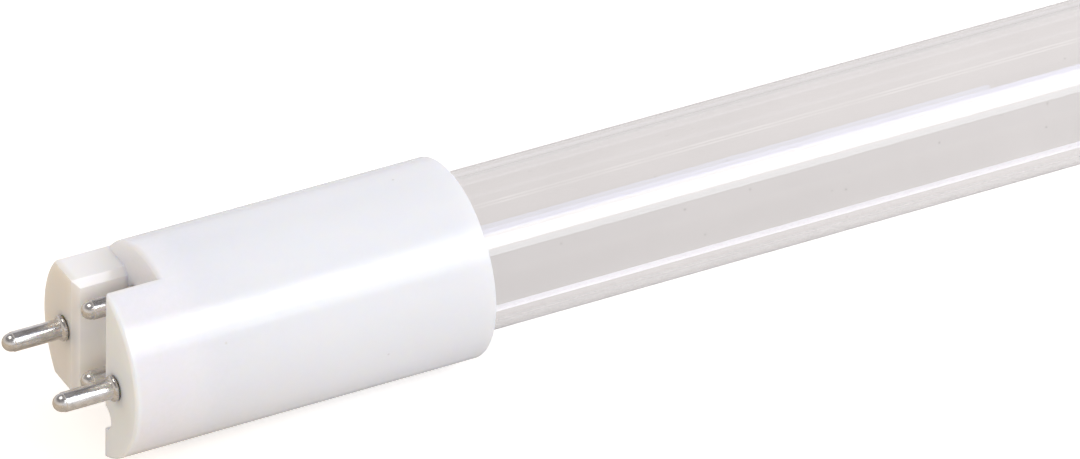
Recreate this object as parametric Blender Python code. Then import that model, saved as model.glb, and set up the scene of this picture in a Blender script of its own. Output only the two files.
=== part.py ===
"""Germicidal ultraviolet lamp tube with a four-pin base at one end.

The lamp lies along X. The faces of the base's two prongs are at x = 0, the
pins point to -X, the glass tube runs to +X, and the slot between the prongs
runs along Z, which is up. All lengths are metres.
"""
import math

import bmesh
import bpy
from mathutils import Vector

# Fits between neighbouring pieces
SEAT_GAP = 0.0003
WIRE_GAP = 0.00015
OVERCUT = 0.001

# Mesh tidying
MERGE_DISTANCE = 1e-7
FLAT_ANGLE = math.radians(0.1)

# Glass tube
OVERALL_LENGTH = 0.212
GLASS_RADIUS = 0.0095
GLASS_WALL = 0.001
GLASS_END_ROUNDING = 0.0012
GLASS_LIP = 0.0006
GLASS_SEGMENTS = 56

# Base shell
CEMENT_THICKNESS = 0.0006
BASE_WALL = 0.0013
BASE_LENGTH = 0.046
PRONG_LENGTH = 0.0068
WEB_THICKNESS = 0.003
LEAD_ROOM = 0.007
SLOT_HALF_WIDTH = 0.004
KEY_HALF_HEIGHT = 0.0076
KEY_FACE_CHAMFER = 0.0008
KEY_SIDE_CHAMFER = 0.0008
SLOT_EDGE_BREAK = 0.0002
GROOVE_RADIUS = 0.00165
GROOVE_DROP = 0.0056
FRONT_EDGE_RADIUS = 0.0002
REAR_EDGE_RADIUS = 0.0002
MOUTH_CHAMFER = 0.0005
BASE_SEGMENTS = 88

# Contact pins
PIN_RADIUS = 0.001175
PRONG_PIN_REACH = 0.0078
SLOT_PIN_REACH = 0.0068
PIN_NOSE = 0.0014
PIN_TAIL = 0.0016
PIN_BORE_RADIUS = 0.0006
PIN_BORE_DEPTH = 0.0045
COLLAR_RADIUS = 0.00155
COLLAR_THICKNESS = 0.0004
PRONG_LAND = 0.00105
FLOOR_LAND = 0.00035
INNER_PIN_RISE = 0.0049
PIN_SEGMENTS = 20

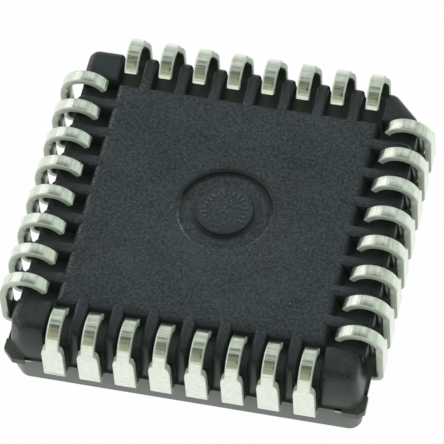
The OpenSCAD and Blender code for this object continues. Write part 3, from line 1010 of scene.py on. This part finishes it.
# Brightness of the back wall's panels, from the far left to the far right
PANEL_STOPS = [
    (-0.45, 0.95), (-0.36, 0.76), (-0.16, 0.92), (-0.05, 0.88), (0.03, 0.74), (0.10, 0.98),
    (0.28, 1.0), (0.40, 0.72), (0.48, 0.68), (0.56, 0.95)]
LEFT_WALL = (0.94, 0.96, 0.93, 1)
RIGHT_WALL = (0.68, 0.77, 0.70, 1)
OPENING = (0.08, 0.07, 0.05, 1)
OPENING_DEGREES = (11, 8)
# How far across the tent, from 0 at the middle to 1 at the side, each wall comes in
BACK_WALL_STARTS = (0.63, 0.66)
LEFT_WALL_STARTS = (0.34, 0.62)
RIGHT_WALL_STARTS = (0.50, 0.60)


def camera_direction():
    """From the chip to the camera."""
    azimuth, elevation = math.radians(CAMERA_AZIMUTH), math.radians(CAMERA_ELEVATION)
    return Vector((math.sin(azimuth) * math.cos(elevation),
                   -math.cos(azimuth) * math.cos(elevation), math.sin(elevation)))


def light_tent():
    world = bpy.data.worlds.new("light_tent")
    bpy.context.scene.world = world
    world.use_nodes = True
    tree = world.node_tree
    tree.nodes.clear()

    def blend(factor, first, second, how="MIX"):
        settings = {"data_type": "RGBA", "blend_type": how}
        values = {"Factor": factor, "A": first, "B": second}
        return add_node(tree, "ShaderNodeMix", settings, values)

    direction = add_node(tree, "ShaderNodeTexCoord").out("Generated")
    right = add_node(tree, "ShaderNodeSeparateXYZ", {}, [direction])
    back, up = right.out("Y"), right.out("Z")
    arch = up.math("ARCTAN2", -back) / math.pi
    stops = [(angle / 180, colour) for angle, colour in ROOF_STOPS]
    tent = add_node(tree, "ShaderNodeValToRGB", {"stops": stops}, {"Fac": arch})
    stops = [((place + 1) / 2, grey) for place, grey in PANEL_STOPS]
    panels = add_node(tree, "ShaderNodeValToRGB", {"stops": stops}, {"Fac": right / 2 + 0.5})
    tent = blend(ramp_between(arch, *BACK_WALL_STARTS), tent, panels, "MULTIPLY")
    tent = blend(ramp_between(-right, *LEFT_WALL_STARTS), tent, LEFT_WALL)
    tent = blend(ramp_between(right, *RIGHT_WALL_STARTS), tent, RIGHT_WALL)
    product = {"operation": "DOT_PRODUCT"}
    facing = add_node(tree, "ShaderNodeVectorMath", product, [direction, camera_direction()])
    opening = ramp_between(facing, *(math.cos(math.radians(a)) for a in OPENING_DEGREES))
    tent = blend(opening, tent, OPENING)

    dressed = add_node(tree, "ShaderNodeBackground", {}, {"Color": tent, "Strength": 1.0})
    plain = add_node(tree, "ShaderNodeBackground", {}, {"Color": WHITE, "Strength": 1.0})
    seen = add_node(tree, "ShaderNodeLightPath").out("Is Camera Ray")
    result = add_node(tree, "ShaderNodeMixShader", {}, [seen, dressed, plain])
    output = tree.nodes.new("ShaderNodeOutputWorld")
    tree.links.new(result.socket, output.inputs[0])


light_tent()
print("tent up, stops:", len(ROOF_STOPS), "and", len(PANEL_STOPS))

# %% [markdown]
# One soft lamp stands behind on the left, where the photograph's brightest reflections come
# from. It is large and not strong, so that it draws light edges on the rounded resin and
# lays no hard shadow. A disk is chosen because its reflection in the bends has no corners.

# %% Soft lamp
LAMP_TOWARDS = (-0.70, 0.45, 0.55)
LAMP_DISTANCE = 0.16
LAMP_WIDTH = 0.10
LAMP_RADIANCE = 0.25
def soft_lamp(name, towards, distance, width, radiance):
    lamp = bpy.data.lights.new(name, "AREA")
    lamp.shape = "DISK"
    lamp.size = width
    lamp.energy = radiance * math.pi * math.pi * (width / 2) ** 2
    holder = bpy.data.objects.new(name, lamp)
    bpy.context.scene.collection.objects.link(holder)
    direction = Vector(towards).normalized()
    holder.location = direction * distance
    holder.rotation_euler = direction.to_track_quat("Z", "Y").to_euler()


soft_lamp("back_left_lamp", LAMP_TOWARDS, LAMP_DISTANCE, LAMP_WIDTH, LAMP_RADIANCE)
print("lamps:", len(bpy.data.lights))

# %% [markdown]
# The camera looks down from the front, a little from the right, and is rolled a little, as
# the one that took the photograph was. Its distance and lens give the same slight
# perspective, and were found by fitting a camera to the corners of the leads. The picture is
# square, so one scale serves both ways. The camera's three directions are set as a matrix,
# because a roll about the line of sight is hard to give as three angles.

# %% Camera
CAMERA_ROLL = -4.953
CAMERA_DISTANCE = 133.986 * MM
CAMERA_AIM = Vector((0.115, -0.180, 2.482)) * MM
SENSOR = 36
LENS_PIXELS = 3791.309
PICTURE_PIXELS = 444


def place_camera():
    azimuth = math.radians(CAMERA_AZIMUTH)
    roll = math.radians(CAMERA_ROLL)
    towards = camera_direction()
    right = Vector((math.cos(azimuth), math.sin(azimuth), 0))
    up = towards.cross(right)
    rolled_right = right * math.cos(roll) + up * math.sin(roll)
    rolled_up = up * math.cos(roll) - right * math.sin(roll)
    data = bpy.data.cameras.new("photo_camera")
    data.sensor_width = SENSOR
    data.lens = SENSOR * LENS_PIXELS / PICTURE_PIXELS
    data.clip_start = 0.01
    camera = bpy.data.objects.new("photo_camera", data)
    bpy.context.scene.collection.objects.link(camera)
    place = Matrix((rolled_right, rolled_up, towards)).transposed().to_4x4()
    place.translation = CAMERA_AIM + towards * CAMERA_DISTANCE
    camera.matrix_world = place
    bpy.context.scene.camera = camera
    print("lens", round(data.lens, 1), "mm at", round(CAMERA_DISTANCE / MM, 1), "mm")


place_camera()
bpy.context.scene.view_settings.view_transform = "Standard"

____________

EXERCISE REQUIREMENTS:
Repeat exactly the lines from the one containing "The OpenSCAD and" through the one containing "RIGHT_WALL_STARTS = (0.50, 0.60)", both included, and nothing else.

FULL RESPONSE:
The OpenSCAD and Blender code for this object continues. Write part 3, from line 1010 of scene.py on. This part finishes it.
# Brightness of the back wall's panels, from the far left to the far right
PANEL_STOPS = [
    (-0.45, 0.95), (-0.36, 0.76), (-0.16, 0.92), (-0.05, 0.88), (0.03, 0.74), (0.10, 0.98),
    (0.28, 1.0), (0.40, 0.72), (0.48, 0.68), (0.56, 0.95)]
LEFT_WALL = (0.94, 0.96, 0.93, 1)
RIGHT_WALL = (0.68, 0.77, 0.70, 1)
OPENING = (0.08, 0.07, 0.05, 1)
OPENING_DEGREES = (11, 8)
# How far across the tent, from 0 at the middle to 1 at the side, each wall comes in
BACK_WALL_STARTS = (0.63, 0.66)
LEFT_WALL_STARTS = (0.34, 0.62)
RIGHT_WALL_STARTS = (0.50, 0.60)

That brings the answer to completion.